— begin —

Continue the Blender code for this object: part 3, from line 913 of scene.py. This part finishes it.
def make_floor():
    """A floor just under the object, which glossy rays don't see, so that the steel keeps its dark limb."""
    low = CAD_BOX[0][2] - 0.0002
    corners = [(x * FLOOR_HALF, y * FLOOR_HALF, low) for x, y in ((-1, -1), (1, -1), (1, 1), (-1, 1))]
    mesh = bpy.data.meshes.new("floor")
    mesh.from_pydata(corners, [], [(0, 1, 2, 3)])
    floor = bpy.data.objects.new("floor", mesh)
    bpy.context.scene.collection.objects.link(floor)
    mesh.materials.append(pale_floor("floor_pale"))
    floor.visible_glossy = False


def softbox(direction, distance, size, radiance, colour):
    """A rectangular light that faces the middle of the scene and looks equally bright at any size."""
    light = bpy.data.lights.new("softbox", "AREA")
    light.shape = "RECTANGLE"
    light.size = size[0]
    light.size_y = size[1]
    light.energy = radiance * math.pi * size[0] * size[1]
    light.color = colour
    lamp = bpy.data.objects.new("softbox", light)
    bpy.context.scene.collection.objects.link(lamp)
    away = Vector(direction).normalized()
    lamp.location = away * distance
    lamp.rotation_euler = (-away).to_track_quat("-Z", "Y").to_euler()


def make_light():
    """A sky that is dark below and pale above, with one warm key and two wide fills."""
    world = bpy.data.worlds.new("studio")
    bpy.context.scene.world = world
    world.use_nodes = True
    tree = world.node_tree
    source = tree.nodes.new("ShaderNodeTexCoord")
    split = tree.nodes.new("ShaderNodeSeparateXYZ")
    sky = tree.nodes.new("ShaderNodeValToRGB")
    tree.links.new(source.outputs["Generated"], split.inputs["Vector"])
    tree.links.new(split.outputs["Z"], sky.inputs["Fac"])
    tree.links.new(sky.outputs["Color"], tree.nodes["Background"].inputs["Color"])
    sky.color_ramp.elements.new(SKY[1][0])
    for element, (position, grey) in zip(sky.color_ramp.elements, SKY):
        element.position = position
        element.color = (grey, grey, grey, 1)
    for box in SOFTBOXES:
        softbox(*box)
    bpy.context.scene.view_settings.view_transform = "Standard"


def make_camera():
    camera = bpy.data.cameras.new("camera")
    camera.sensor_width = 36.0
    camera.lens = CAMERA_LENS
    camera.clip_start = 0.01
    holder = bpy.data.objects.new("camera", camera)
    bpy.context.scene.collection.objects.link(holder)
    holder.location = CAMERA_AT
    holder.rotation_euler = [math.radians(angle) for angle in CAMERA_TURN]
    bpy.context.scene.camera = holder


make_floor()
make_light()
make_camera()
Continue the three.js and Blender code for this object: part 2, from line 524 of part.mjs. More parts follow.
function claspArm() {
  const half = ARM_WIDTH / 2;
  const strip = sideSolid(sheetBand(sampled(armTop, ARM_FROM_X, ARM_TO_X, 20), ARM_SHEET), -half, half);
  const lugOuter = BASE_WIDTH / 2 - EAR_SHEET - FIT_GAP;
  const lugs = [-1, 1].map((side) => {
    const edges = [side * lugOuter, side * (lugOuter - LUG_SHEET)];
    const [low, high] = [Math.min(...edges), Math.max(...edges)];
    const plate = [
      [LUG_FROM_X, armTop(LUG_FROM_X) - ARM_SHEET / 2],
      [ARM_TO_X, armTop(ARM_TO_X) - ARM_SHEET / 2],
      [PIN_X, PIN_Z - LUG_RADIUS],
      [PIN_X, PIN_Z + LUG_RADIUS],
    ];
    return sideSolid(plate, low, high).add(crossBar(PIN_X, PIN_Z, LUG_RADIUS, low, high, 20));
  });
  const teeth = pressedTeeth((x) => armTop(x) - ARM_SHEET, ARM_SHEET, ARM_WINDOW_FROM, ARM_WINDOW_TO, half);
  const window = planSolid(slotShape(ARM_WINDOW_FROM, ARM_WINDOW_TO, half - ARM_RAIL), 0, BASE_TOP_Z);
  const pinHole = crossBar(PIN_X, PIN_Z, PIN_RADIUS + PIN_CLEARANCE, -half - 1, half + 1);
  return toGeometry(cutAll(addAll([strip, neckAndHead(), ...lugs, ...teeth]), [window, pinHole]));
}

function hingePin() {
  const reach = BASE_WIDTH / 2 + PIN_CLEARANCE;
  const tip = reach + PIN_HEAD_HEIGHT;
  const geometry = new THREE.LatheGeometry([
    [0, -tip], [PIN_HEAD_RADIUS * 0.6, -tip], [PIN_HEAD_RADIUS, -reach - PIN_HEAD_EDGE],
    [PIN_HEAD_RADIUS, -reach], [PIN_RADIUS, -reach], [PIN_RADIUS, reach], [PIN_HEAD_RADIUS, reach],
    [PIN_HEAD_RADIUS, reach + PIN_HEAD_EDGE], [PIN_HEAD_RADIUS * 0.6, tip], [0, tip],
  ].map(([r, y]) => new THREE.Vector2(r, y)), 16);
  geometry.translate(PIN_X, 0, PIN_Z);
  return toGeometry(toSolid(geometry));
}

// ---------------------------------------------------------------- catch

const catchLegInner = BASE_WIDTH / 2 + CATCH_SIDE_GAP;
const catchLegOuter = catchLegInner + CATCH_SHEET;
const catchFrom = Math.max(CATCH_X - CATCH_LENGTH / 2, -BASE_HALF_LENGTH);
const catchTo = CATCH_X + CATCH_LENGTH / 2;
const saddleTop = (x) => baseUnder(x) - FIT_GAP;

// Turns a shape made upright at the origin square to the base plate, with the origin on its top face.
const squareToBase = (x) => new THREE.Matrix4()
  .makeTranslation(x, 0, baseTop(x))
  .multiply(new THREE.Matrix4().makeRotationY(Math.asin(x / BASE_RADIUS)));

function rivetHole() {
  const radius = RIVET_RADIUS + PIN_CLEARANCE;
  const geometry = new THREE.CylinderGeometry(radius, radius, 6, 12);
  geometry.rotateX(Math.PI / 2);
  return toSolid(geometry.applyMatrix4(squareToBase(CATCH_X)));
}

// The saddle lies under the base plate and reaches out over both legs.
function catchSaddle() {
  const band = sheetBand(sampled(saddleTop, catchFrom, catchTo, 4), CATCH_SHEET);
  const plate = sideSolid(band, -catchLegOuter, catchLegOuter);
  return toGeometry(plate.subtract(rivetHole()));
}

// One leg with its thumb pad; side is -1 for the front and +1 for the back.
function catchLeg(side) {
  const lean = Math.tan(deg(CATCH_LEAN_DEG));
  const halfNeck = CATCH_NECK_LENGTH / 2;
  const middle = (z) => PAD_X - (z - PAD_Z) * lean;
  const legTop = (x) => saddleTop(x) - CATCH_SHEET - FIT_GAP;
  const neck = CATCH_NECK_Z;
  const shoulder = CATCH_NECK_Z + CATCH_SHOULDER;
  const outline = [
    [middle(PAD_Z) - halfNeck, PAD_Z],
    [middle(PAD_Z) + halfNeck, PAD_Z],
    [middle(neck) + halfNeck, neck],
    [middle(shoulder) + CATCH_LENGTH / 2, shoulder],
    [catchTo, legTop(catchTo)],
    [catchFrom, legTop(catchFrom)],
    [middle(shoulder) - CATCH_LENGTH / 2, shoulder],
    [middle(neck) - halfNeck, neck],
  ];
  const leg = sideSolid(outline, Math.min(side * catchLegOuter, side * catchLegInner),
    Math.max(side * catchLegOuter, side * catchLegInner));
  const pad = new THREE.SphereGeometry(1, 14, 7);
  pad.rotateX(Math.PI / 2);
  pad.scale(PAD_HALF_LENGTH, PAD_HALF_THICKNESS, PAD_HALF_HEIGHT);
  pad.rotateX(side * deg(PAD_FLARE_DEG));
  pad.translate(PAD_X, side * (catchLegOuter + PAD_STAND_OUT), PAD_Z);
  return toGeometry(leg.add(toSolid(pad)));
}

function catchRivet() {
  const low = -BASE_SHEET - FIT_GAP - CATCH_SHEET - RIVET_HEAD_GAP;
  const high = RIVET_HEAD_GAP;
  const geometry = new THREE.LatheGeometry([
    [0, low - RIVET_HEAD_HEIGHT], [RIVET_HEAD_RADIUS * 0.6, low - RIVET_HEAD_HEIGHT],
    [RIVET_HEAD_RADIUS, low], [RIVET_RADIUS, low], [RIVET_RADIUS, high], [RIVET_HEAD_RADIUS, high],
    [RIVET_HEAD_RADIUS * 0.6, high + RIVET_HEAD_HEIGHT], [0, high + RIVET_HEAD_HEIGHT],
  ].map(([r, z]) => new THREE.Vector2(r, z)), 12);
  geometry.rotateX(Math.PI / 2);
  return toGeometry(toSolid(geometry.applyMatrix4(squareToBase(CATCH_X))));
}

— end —

### Exercise
Repeat the lines from the first one in the records through the line containing "floor.visible_glossy = False", exactly as written, and nothing else.

### Finished answer
Continue the Blender code for this object: part 3, from line 913 of scene.py. This part finishes it.
def make_floor():
    """A floor just under the object, which glossy rays don't see, so that the steel keeps its dark limb."""
    low = CAD_BOX[0][2] - 0.0002
    corners = [(x * FLOOR_HALF, y * FLOOR_HALF, low) for x, y in ((-1, -1), (1, -1), (1, 1), (-1, 1))]
    mesh = bpy.data.meshes.new("floor")
    mesh.from_pydata(corners, [], [(0, 1, 2, 3)])
    floor = bpy.data.objects.new("floor", mesh)
    bpy.context.scene.collection.objects.link(floor)
    mesh.materials.append(pale_floor("floor_pale"))
    floor.visible_glossy = False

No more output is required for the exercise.